• TO DO
Reproduce the lines from the one bearing "fold_unit(faces_on_edges, valley) for" through the one bearing "from mathutils import Matrix, Vector, noise", inclusive. Copy them exactly; include no other line.

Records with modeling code
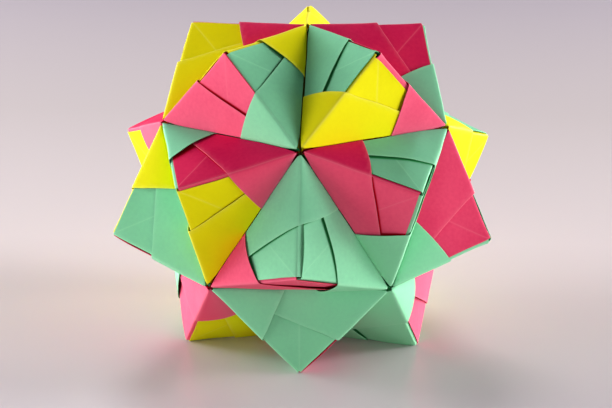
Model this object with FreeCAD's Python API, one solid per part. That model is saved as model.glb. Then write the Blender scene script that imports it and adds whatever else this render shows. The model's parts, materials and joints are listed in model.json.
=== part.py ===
"""Thirty-sheet modular origami ball, in millimetres.

Thirty square sheets are folded into like units, which slot into each other with no glue.
One unit lies across each edge of a regular icosahedron, so that a three-sided pyramid with
right-angled corners stands on each of its twenty triangles.  The ball stands on its five
lowest tips.  +Z is up, and the origin is on the floor, below the centre of the ball.

Each unit is a strip of layered paper with one valley fold and, on either side of it, a
right-angled face with a pocket and a tab.  The tab folds over the ridge on the right of its
face, seen from outside, and slides into the pocket of the unit on the next face.  The door
of the pocket ends at a slanting folded edge, which runs on over the ridge and the tab.
"""
import FreeCAD, Part
import math
import os

# The sheet, and the fold that sets the width of the doors
SHEET_SIDE = 90.0           # side of each square sheet
DOOR_ANGLE = 22.5           # degrees, from the strip's long edge to the door's folded edge

# Thickness of the flattened layers of paper
BASE_LAYER = 0.40           # back of the strip, with the corners tucked behind it
TAB_LAYER = 0.20            # where that back goes on into the tab
DOOR_LAYER = 0.20           # the door, folded double along its edge

# Play that folding and slotting by hand leave
SLIP_GAP = 0.05             # between layers that slide over each other
RIDGE_SETBACK = 0.25        # from a tab's free edge back to the ridge that it ends at
VALLEY_GAP = 0.20           # between the edges that face each other along a valley
VERTEX_HOLE = 0.80          # from the axis of a vertex to the blunt corners around it
TAB_END_GAP = 0.90          # from those corners back to the end of a tab in its pocket
FOOT_CLEARANCE = 0.25       # from the floor up to the dimpled vertex at the bottom

# Heights of the layers over the outside of a unit's own base
TAB_TOP = SLIP_GAP + TAB_LAYER
RAISED_TOP = TAB_TOP + DOOR_LAYER
DOOR_UNDERSIDE = RAISED_TOP + SLIP_GAP
DOOR_TOP = DOOR_UNDERSIDE + DOOR_LAYER

# The icosahedron that the valley folds follow
RING = 5                    # vertices on each ring between the top and the bottom vertex
RING_LATITUDE = math.atan(0.5)
VALLEY_LENGTH = SHEET_SIDE / 2
VERTEX_RADIUS = VALLEY_LENGTH * math.sin(2 * math.pi / RING)
TIP_HEIGHT = VALLEY_LENGTH / math.sqrt(6)       # of a right-angled corner over its triangle

# Where the door's folded edge crosses the ridge and the valley, as shares of their length
RIDGE_SHARE = math.tan(math.radians(45 - DOOR_ANGLE))       # from the tip
VALLEY_SHARE = math.tan(math.radians(DOOR_ANGLE))           # from the door's own corner


def ring_vertex(step, latitude):
    """Vertex on a ring, where step 0 faces the front (-Y) and the steps go towards +X."""
    azimuth = 2 * math.pi * step / RING - math.pi / 2
    across = VERTEX_RADIUS * math.cos(latitude)
    height = VERTEX_RADIUS * math.sin(latitude)
    return FreeCAD.Vector(across * math.cos(azimuth), across * math.sin(azimuth), height)


def place_vertices():
    """The icosahedron's vertices by name, around the centre of the ball."""
    vertices = {
        "top": FreeCAD.Vector(0, 0, VERTEX_RADIUS),
        "bottom": FreeCAD.Vector(0, 0, -VERTEX_RADIUS),
    }
    for step in range(RING):
        vertices[f"upper{step}"] = ring_vertex(step, RING_LATITUDE)
        vertices[f"lower{step}"] = ring_vertex(step + 0.5, -RING_LATITUDE)
    return vertices


def list_triangles():
    """The corners of each triangle, counterclockwise as seen from outside."""
    triangles = []
    for step in range(RING):
        after = (step + 1) % RING
        triangles.append(("top", f"upper{step}", f"upper{after}"))
        triangles.append((f"upper{step}", f"lower{step}", f"upper{after}"))
        triangles.append((f"lower{step}", f"lower{after}", f"upper{after}"))
        triangles.append(("bottom", f"lower{after}", f"lower{step}"))
    return triangles


def list_units():
    """Each unit's name, and the two vertices that its valley fold runs between."""
    units = {}
    for step in range(RING):
        after = (step + 1) % RING
        number = step + 1
        units[f"crown_unit_{number}"] = ("top", f"upper{step}")
        units[f"upper_ring_unit_{number}"] = (f"upper{step}", f"upper{after}")
        units[f"waist_unit_{2 * step + 1}"] = (f"upper{step}", f"lower{step}")
        units[f"waist_unit_{2 * step + 2}"] = (f"lower{step}", f"upper{after}")
        units[f"lower_ring_unit_{number}"] = (f"lower{step}", f"lower{after}")
        units[f"foot_unit_{number}"] = ("bottom", f"lower{step}")
    return units


# A plane is its unit normal, and its distance from the origin along that normal.

def plane_through(point, normal):
    unit_normal = FreeCAD.Vector(normal).normalize()
    return unit_normal, unit_normal.dot(point)


def shifted(plane, distance):
    """The plane moved along its own normal."""
    return plane[0], plane[1] + distance


def meeting_point(first, second, third):
    """The one point that three planes share."""
    weighted = second[0].cross(third[0]) * first[1]
    weighted += third[0].cross(first[0]) * second[1]
    weighted += first[0].cross(second[0]) * third[1]
    return weighted / first[0].dot(second[0].cross(third[0]))


def plate(underside, top, sides):
    """A closed plate between two planes, within side planes given in order around it."""
    low = [meeting_point(underside, sides[i - 1], sides[i]) for i in range(len(sides))]
    high = [meeting_point(top, sides[i - 1], sides[i]) for i in range(len(sides))]
    outlines = [low[::-1], high]
    for i in range(len(sides)):
        outlines.append([low[i - 1], low[i], high[i], high[i - 1]])
    faces = [Part.Face(Part.makePolygon(outline + outline[:1])) for outline in outlines]
    return Part.makeSolid(Part.makeShell(faces))


class Face:
    """One right-angled triangle of a pyramid: its tip, and its left and right base corners."""

    def __init__(self, tip, left, right):
        self.tip = tip
        self.left = left
        self.right = right
        self.normal = (left - tip).cross(right - tip).normalize()

    def level(self, height):
        """The plane parallel to the face, at a height over its outside."""
        return shifted(plane_through(self.tip, self.normal), height)

    def at(self, left_share, right_share):
        """The point reached from the tip by shares of the left and of the right ridge."""
        along_left = (self.left - self.tip) * left_share
        along_right = (self.right - self.tip) * right_share
        return self.tip + along_left + along_right

    def upright(self, point, direction, inside):
        """The plane square to the face, through a point along a direction, with the inside
        behind it."""
        normal = direction.cross(self.normal)
        if normal.dot(inside - point) > 0:
            normal = -normal
        return plane_through(point, normal)


class Pyramid:
    """Three faces around a tip, where face i runs from base corner i to the next one."""

    def __init__(self, names, regular_vertices, vertices):
        corner_sum = sum((regular_vertices[name] for name in names), FreeCAD.Vector())
        centre = corner_sum / len(names)
        self.names = names
        self.tip = centre + FreeCAD.Vector(centre).normalize() * TIP_HEIGHT
        self.corners = [vertices[name] for name in names]
        self.faces = [Face(self.tip, self.corners[i - 1], self.corners[i]) for i in (1, 2, 0)]

    def faces_from(self, i):
        """Face i, the face over its right ridge, and the face over its left ridge."""
        return self.faces[i], self.faces[(i + 1) % 3], self.faces[(i + 2) % 3]

    def blunt_corner(self, i, distance):
        """The plane that ends the paper near base corner i, at a distance from its axis."""
        corner = self.corners[i % 3]
        axis = FreeCAD.Vector(corner).normalize()
        ridge = self.tip - corner
        towards_corner = axis * ridge.dot(axis) - ridge
        return shifted(plane_through(corner, towards_corner), -distance)


def valley_plane(face, face_across, setback):
    """The plane halfway between the two faces of a valley, set back into the first face."""
    halfway = plane_through(face.left, face.normal - face_across.normal)
    return shifted(halfway, -setback)


def folded_edge_start(face, next_face):
    """Where the door's folded edge crosses the outside of its ridge."""
    square_to_ridge = plane_through(face.at(0, RIDGE_SHARE), face.right - face.tip)
    return meeting_point(face.level(DOOR_TOP), next_face.level(RAISED_TOP), square_to_ridge)


def door_edge(face, next_face):
    """The folded edge of the door, from the ridge down to the valley."""
    direction = face.at(VALLEY_SHARE, 1 - VALLEY_SHARE) - face.at(0, RIDGE_SHARE)
    return face.upright(folded_edge_start(face, next_face), direction, face.right)


def raised_edge(face, host):
    """The same folded edge on the tab, from the ridge to the far point of the tab."""
    direction = host.right - host.at(RIDGE_SHARE, 0)
    return host.upright(folded_edge_start(face, host), direction, host.left)


def base_plate(pyramid, i, face_across):
    """The back of the strip on one face, which goes on past the ridge to meet its tab."""
    face, after, before = pyramid.faces_from(i)
    sides = [
        after.level(TAB_TOP),
        pyramid.blunt_corner(i + 1, VERTEX_HOLE),
        valley_plane(face, face_across, 0),
        pyramid.blunt_corner(i, VERTEX_HOLE),
        before.level(-BASE_LAYER - SLIP_GAP),
    ]
    return plate(face.level(-BASE_LAYER), face.level(0), sides)


def door_plate(pyramid, i, face_across):
    """The door over the pocket, between the ridge, the valley and its folded edge."""
    face, after, _ = pyramid.faces_from(i)
    sides = [
        after.level(RAISED_TOP),
        pyramid.blunt_corner(i + 1, VERTEX_HOLE),
        valley_plane(face, face_across, VALLEY_GAP / 2),
        door_edge(face, after),
    ]
    return plate(face.level(DOOR_UNDERSIDE), face.level(DOOR_TOP), sides)


def door_hem(pyramid, i, face_across):
    """The fold that closes the pocket along the valley, from the door down to the base."""
    face, after, _ = pyramid.faces_from(i)
    sides = [
        pyramid.blunt_corner(i + 1, VERTEX_HOLE),
        valley_plane(face, face_across, VALLEY_GAP / 2),
        door_edge(face, after),
        valley_plane(face, face_across, VALLEY_GAP / 2 + DOOR_LAYER),
    ]
    return plate(face.level(0), face.level(DOOR_TOP), sides)


def tab_plates(pyramid, i, face_across_host):
    """The tab on the next face, and the rest of the door raised on top of it."""
    face, host, beyond = pyramid.faces_from(i)
    outline = [
        pyramid.blunt_corner(i + 1, VERTEX_HOLE),
        valley_plane(host, face_across_host, VALLEY_GAP / 2),
        shifted(door_edge(host, beyond), SLIP_GAP),
        valley_plane(host, face_across_host, VALLEY_GAP / 2 + DOOR_LAYER + SLIP_GAP),
        pyramid.blunt_corner(i + 2, VERTEX_HOLE + TAB_END_GAP),
    ]
    tab_sides = [face.level(0)] + outline + [beyond.level(-RIDGE_SETBACK)]
    raised_sides = [face.level(DOOR_TOP)] + outline + [raised_edge(face, host)]
    return [
        plate(host.level(SLIP_GAP), host.level(TAB_TOP), tab_sides),
        plate(host.level(TAB_TOP), host.level(RAISED_TOP), raised_sides),
    ]


def fold_unit(faces_on_edges, valley):
    """One folded sheet: the same parts on either side of its valley, as one solid."""

    def face_on(start, end):
        pyramid, i = faces_on_edges[start, end]
        return pyramid.faces[i]

    plates = []
    for start, end in (valley, valley[::-1]):
        pyramid, i = faces_on_edges[start, end]
        third = pyramid.names[(i + 2) % 3]
        face_across = face_on(end, start)
        plates.append(base_plate(pyramid, i, face_across))
        plates.append(door_plate(pyramid, i, face_across))
        plates.append(door_hem(pyramid, i, face_across))
        plates.extend(tab_plates(pyramid, i, face_on(third, end)))
    return plates[0].multiFuse(plates[1:]).removeSplitter().Solids[0]


def press_bottom_up(regular_vertices):
    """The vertices with the bottom one pushed up by the ball's weight, clear of the floor,
    so that the tips around it carry the ball."""
    foot = Pyramid(("bottom", "lower1", "lower0"), regular_vertices, regular_vertices)
    layers_below = DOOR_TOP / abs(foot.faces[0].normal.z)
    vertices = dict(regular_vertices)
    vertices["bottom"] = FreeCAD.Vector(0, 0, foot.tip.z + layers_below + FOOT_CLEARANCE)
    return vertices


def main():
    regular_vertices = place_vertices()
    vertices = press_bottom_up(regular_vertices)
    faces_on_edges = {}
    for names in list_triangles():
        pyramid = Pyramid(names, regular_vertices, vertices)
        for i in range(3):
            faces_on_edges[names[i], names[(i + 1) % 3]] = (pyramid, i)

    units = {name: fold_unit(faces_on_edges, valley) for name, valley in list_units().items()}
    floor_height = min(corner.Z for unit in units.values() for corner in unit.Vertexes)
    os.makedirs("parts", exist_ok=True)
    for name, unit in units.items():
        unit.translate(FreeCAD.Vector(0, 0, -floor_height))
        unit.exportStep(f"parts/{name}.step")


main()
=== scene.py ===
import json
import math
import random

import bmesh
import bpy
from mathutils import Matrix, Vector, noise


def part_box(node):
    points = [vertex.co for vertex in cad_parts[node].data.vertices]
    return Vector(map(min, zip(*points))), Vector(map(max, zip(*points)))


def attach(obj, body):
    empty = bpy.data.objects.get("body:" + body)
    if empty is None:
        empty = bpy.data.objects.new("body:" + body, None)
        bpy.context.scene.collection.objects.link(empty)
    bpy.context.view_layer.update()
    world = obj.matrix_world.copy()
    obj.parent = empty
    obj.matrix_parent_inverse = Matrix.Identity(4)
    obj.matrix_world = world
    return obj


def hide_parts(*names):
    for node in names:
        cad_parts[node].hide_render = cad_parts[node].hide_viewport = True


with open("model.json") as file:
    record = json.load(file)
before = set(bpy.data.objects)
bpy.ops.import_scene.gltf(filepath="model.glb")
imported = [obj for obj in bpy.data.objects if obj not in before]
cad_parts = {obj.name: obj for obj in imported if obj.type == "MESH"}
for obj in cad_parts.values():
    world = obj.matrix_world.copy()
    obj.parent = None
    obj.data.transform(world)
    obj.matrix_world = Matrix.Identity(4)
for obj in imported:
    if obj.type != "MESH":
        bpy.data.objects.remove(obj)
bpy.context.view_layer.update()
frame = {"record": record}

# ---- Foot units ------------------------------------------------------------------------
# Five folded squares of dyed note paper round the bottom of the ball.  Each has one valley
# crease, and on either side of it a face with a pocket, and a tab that goes over the ridge
# and into the pocket of the next unit, with no glue.  The lowest tips stand on the floor.
MM = 0.001                  # everything below is in millimetres until a mesh is made
QUARTER = 22.5              # a quarter of the side of a sheet
RIDGE = 2 * QUARTER / math.sqrt(2)
VERTEX_RADIUS = 2 * QUARTER * math.sin(math.radians(72))
TIP_HEIGHT = 2 * QUARTER / math.sqrt(6)
DIMPLE = 1.9                # how far the weight of the ball presses its lowest vertex up
SETTLED = 0.5               # how far the soft tips let the ball down
waist_boxes = [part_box(f"waist_unit_{number}") for number in range(1, 11)]
waist_low = min(low[2] for low, high in waist_boxes)
waist_high = max(high[2] for low, high in waist_boxes)
BALL_CENTRE = Vector((0, 0, (waist_low + waist_high) / 2 / MM - SETTLED))


def ring_corner(step, latitude):
    """A vertex on a ring, where step 0 faces the front and the steps go to the right."""
    azimuth = math.radians(72 * step - 90)
    across = VERTEX_RADIUS * math.cos(latitude)
    height = VERTEX_RADIUS * math.sin(latitude)
    return Vector((across * math.cos(azimuth), across * math.sin(azimuth), height))


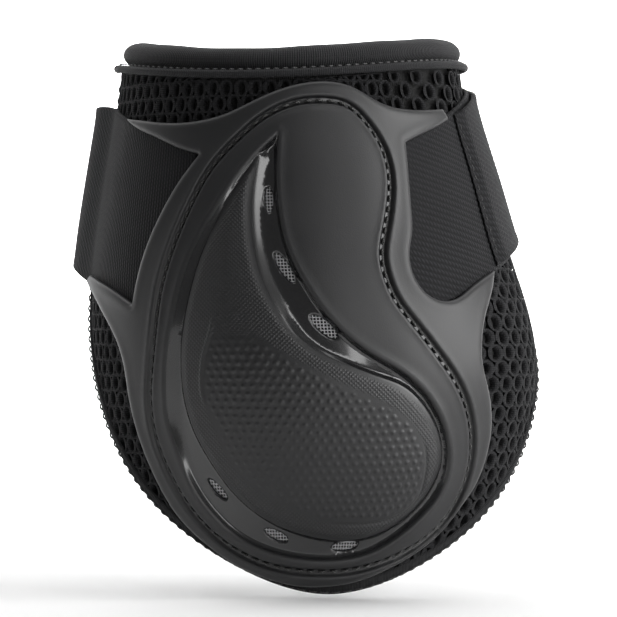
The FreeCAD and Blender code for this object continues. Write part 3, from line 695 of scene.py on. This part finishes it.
def guard_shell():
    """Outer face, inner face with its strap pockets, and ruled walls along the rim and the vents."""
    loops = [shell_line, *vent_lines]
    places, corners = triangles(loops, guard_places())
    corners = within(loops, places, corners)
    height, marks = guard_face(places)
    outer = leg(places[:, 0] / FLAT, places[:, 1], height)

    def back_level(spots):
        """The inner face stands off the mesh where a strap runs under it."""
        across, up = spots.T
        pockets = np.minimum(*[distance(spots, smooth_line(flat(line), 1.0), closed=False)
                               for line in (RIGHT_POCKET, LEFT_POCKET)])
        rights, lefts = (np.interp(up, heights, np.array(degrees) * FLAT)
                         for heights, degrees in (RIGHT_COVER, LEFT_COVER))
        covered = ((across > rights) | (across < lefts)) & (up > -4)
        return SHELL_BACK + (POCKET_ROOF - SHELL_BACK) * np.where(covered, 1.0, 1 - ease(pockets, 0, 0.6))

    spread = hexagonal(shell_line.min(0), shell_line.max(0), 2.2)
    spread = spread[depth_in(spread, shell_line) > 0.8]
    spread = spread[np.min([-depth_in(spread, line) for line in vent_lines], axis=0) > 0.8]
    under, under_corners = triangles(loops, spread)
    under_corners = within(loops, under, under_corners)
    inner = leg(under[:, 0] / FLAT, under[:, 1], back_level(under))
    parts = [(outer, corners, places, np.stack(list(marks.values()), -1)),
             (inner, under_corners[:, ::-1], under, np.zeros((len(under), 3)))]
    for loop, turn in [(shell_line, 1)] + [(line, -1) for line in vent_lines]:
        top_height, _ = guard_face(loop)
        low = back_level(loop)
        rows = np.stack([leg(loop[:, 0] / FLAT, loop[:, 1], low + (top_height - low) * share)
                         for share in (0, 0.5, 1)])
        index = strip(3, len(loop), closed=True)
        # the walls get no gloss and no diamond relief, and a painted highlight that grows towards their top
        # edge
        wall_marks = np.stack([np.zeros(3 * len(loop))] * 2 + [np.repeat([0, 0.3, 0.6], len(loop))], -1)
        parts.append((rows, index[:, ::-1] if turn > 0 else index, np.tile(loop, (3, 1)), wall_marks))
    points, faces, cloth, values = join(parts)
    marks = {name: values[:, i] for i, name in enumerate(marks)}
    item = build("guard", points, faces, cloth, marks, weld=True)
    return place(item, GUARD, "moulded_guard", "guard_shell")


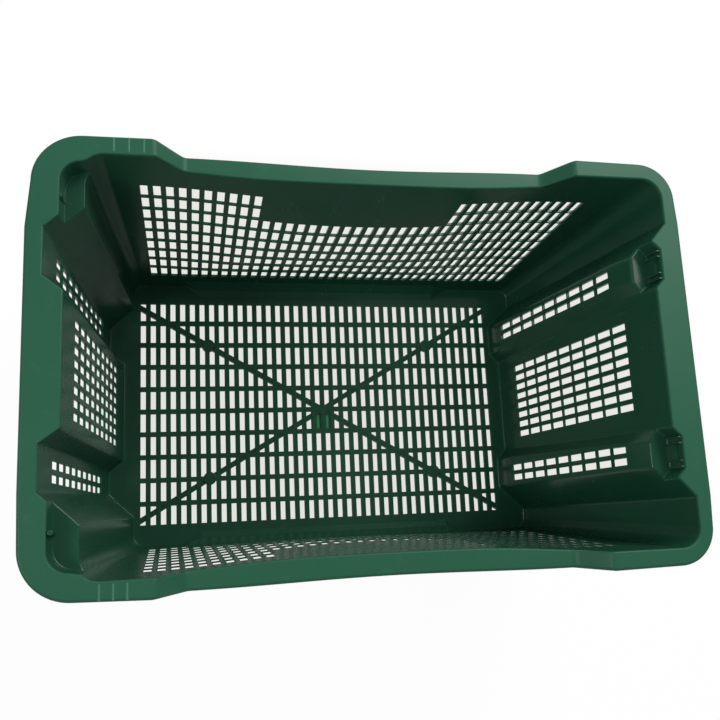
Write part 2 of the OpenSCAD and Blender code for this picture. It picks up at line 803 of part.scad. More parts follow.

• RESPONSE TO THE TASK
    units = {name: fold_unit(faces_on_edges, valley) for name, valley in list_units().items()}
    floor_height = min(corner.Z for unit in units.values() for corner in unit.Vertexes)
    os.makedirs("parts", exist_ok=True)
    for name, unit in units.items():
        unit.translate(FreeCAD.Vector(0, 0, -floor_height))
        unit.exportStep(f"parts/{name}.step")


main()
=== scene.py ===
import json
import math
import random

import bmesh
import bpy
from mathutils import Matrix, Vector, noise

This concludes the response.